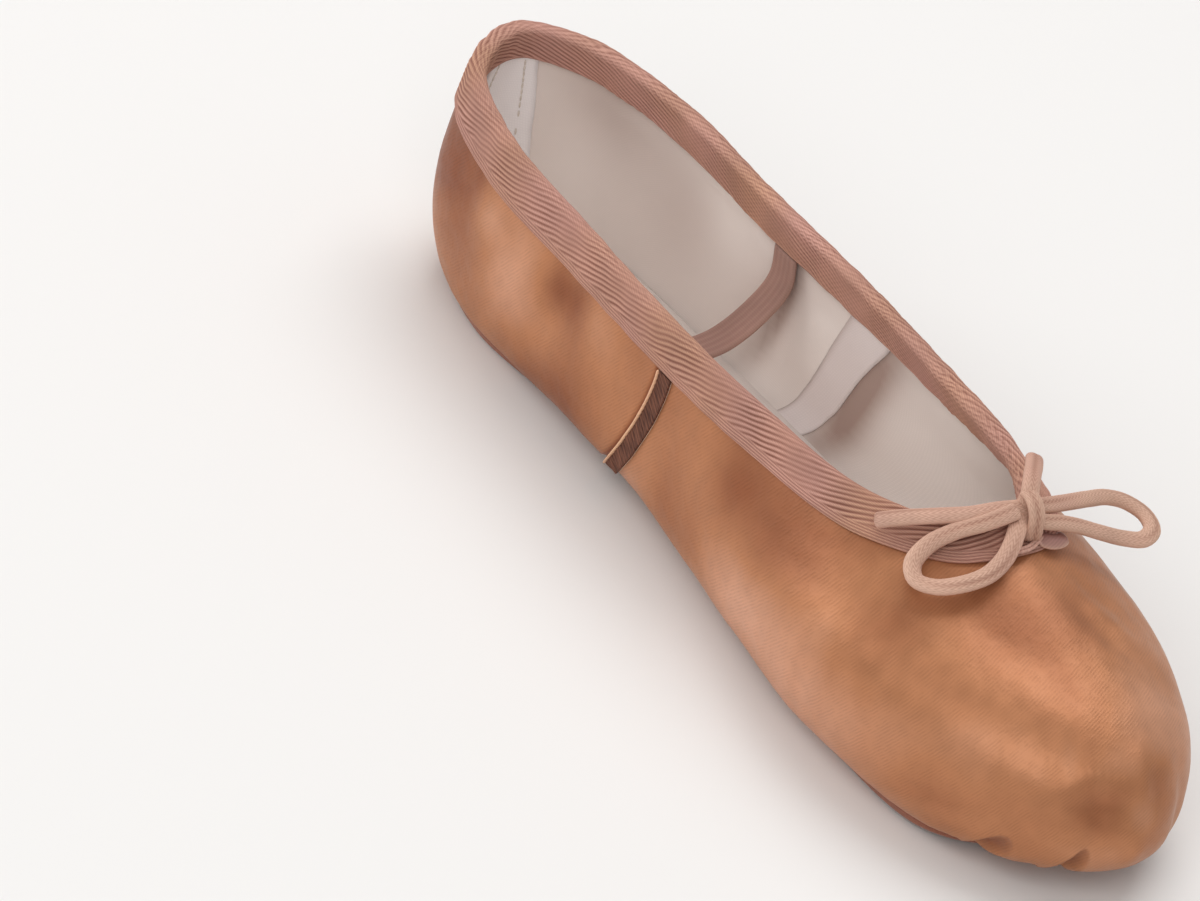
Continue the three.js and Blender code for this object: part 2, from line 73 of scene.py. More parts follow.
ROUND = 2 * TOE
TOE_CORNER = 7
WIDEST = 0.4
SEAM_TOP = 4.05
SEAM_FOOT = 3.48
STRAP_AT = 3.25
GROOVE_DEPTH = 0.6 * MM
TOE_PUFF = 2.3 * MM
CREASE_UNIT = 0.85 * MM
FLAP_COLUMNS = 12
CORD_SIDES = 60
STRAP_RIBS = 5
BRAID_PITCH = 1.3 * MM

# Pockets of the toe gathers: place across the front from -1 to 1, half width on that scale,
# share of the gather depth, and how far up the wall they reach.
GATHERS = (
    (-0.88, 0.10, 0.45, 0.20), (-0.66, 0.12, 0.80, 0.26), (-0.40, 0.14, 0.90, 0.28),
    (-0.12, 0.15, 0.90, 0.26), (0.14, 0.12, 0.90, 0.24), (0.345, 0.09, 1.00, 0.37),
    (0.52, 0.10, 0.80, 0.22), (0.80, 0.12, 0.75, 0.34), (0.96, 0.08, 0.40, 0.18),
)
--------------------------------
Go through the material above line by line and copy it exactly.

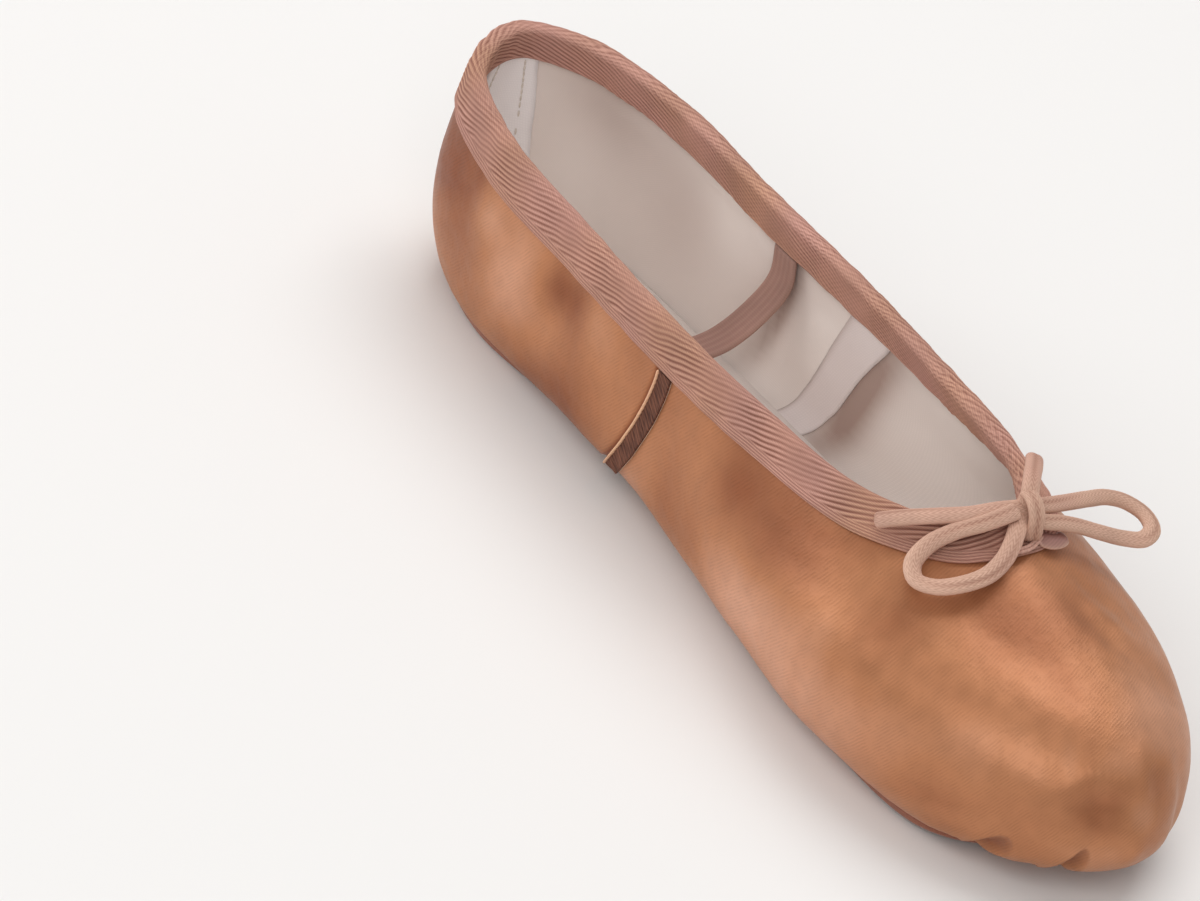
Continue the three.js and Blender code for this object: part 2, from line 73 of scene.py. More parts follow.
ROUND = 2 * TOE
TOE_CORNER = 7
WIDEST = 0.4
SEAM_TOP = 4.05
SEAM_FOOT = 3.48
STRAP_AT = 3.25
GROOVE_DEPTH = 0.6 * MM
TOE_PUFF = 2.3 * MM
CREASE_UNIT = 0.85 * MM
FLAP_COLUMNS = 12
CORD_SIDES = 60
STRAP_RIBS = 5
BRAID_PITCH = 1.3 * MM

# Pockets of the toe gathers: place across the front from -1 to 1, half width on that scale,
# share of the gather depth, and how far up the wall they reach.
GATHERS = (
    (-0.88, 0.10, 0.45, 0.20), (-0.66, 0.12, 0.80, 0.26), (-0.40, 0.14, 0.90, 0.28),
    (-0.12, 0.15, 0.90, 0.26), (0.14, 0.12, 0.90, 0.24), (0.345, 0.09, 1.00, 0.37),
    (0.52, 0.10, 0.80, 0.22), (0.80, 0.12, 0.75, 0.34), (0.96, 0.08, 0.40, 0.18),
)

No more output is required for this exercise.